We, humans, are always making predictions about our environment. These predictions are made based on various factors, and as we all know, some things are easier to foretell than others. Researchers at Columbia University have proposed a new framework for and hierarchical predictive model that can learn what is predictable from the unlabelled videos.
In their paper, Learning the Predictability of the Future, they have introduced a hierarchical model. This model is based on the inspiration that often, people organize their actions hierarchically. The researchers have developed an approach to jointly learn a hierarchy of activities from an unlabelled video and learn to anticipate them at the right level of abstraction. The model can predict future action when it is confident. When it lacks confidence, it will select a higher level of abstraction to improve confidence, i.e., when the future is certain, the model will predict the future as precisely as possible. In case the future is uncertain, the model should ‘hedge the bet’ and foretell a hierarchical parent.

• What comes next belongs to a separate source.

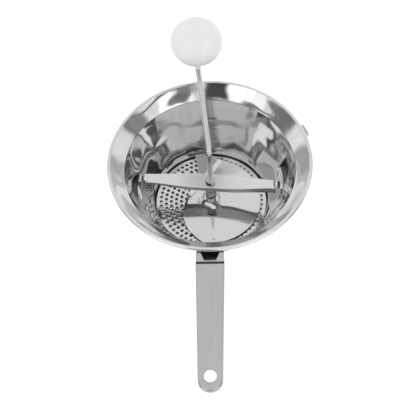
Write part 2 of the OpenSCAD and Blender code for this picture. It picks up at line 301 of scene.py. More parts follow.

The model has been designed in hyperbolic space. This is done due to an observation that the hyperbolic geometry compactly encodes hierarchical structures. It also takes advantage of the hierarchical nature of the visual data. According to researchers, the hyperbolic predictive model can smoothly interpolate between predicting video abstractions and concrete representations.
Through the experiments on FineGym and Hollywood2 video datasets, the researchers found that although the representations are tutored with unlabelled video, action hierarchies emerged automatically. They also found that predictive hyperbolic models can recognize actions from partial observations and predict them better than baselines. The code and the model are available on Github as well.